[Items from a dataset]
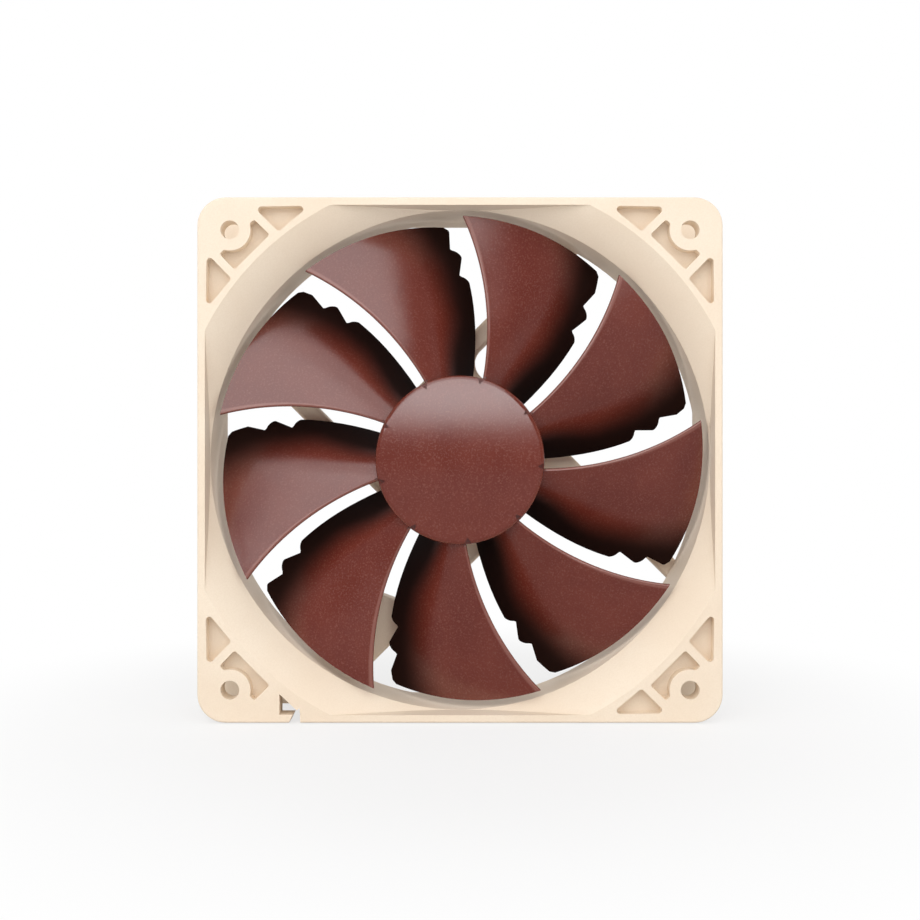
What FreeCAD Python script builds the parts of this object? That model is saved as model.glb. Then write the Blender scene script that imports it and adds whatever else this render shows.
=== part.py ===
import FreeCAD, Part
import math
import os

# A 120 mm square case fan: a moulded housing with a nine-blade impeller on a brushless motor.
# The spin axis runs along Y. Air enters at the face on -Y and leaves at the face on +Y.
# Every place along the axis is given as a depth behind the intake face, in millimetres.

Vector = FreeCAD.Vector
SPIN = Vector(0, 1, 0)
CENTRE = Vector(0, 0, 0)
TINY = 1e-3                # two lengths closer than this are taken as equal

# Housing
SIDE = 120.0               # outer width and height
DEPTH = 25.0               # intake face to exhaust face
CORNER_R = 6.5             # outer corners
EDGE_R = 0.5               # softened outer edges
FLANGE = 4.5               # thickness of the plates at both faces
BARREL_R = 58.2            # air passage
WALL = 1.8                 # barrel wall
MOUTH_R = 65.3             # bell mouth where it meets the face
MOUTH_MID_R = 61.5         # a point half way down the mouth's curve
MOUTH_MID_DEPTH = 2.5
MOUTH_DEPTH = 5.75         # where the mouth runs into the barrel
MOUTH_BACKING = 3.0        # plastic behind the mouth's rim
MIDDLE_LAP = 0.01          # the passage's two halves overlap by this at mid depth

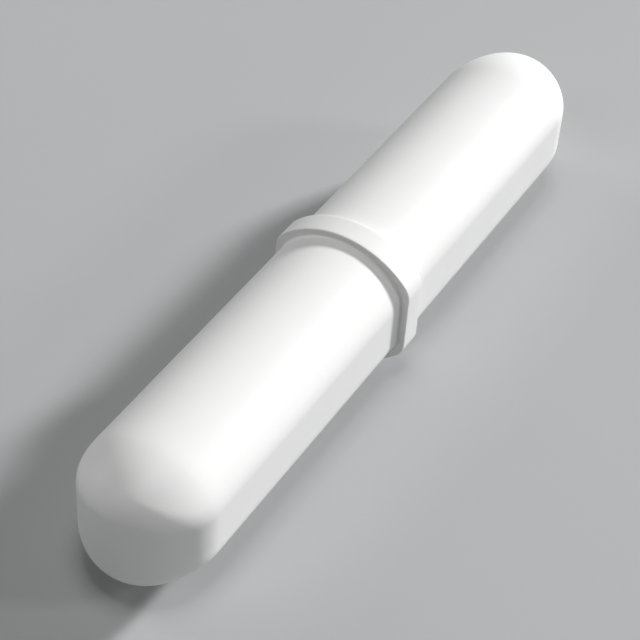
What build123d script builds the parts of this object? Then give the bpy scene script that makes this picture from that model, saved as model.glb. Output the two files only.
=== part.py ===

§ TASK DETAILS: Print, please, the lines above from the very first through the one that holds "TINY = 1e-3", both included, word for word and with nothing else.

§ RESULT OF THE EXERCISE:
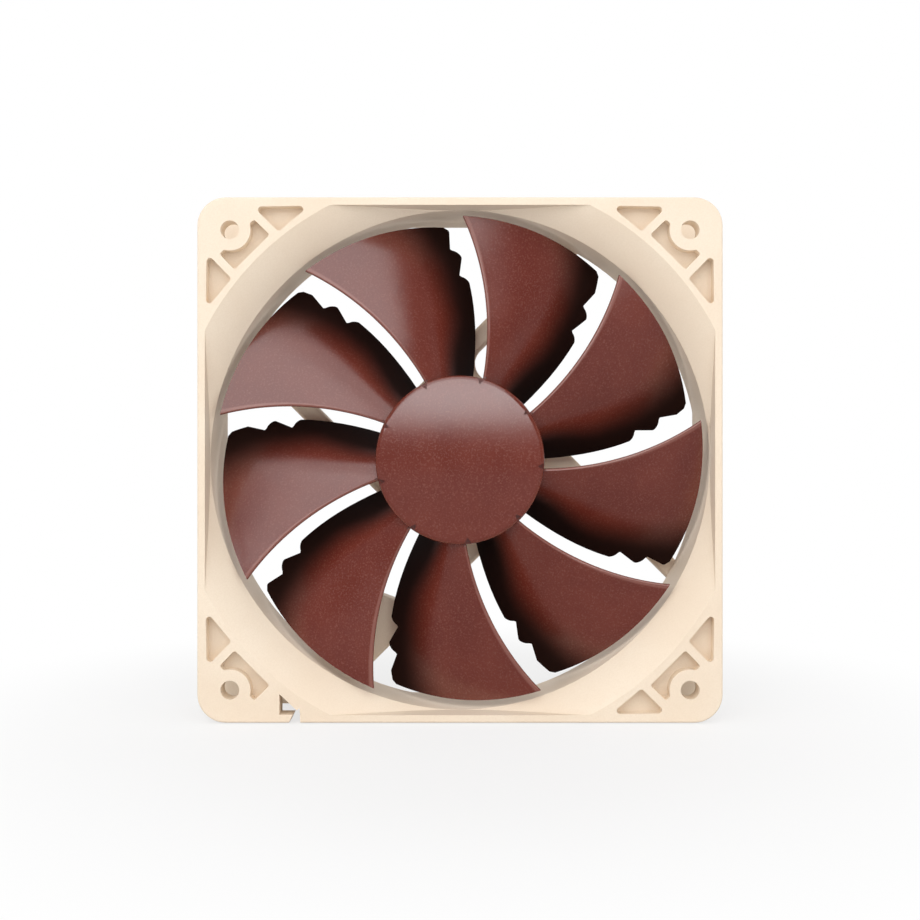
What FreeCAD Python script builds the parts of this object? That model is saved as model.glb. Then write the Blender scene script that imports it and adds whatever else this render shows.
=== part.py ===
import FreeCAD, Part
import math
import os

# A 120 mm square case fan: a moulded housing with a nine-blade impeller on a brushless motor.
# The spin axis runs along Y. Air enters at the face on -Y and leaves at the face on +Y.
# Every place along the axis is given as a depth behind the intake face, in millimetres.

Vector = FreeCAD.Vector
SPIN = Vector(0, 1, 0)
CENTRE = Vector(0, 0, 0)
TINY = 1e-3                # two lengths closer than this are taken as equal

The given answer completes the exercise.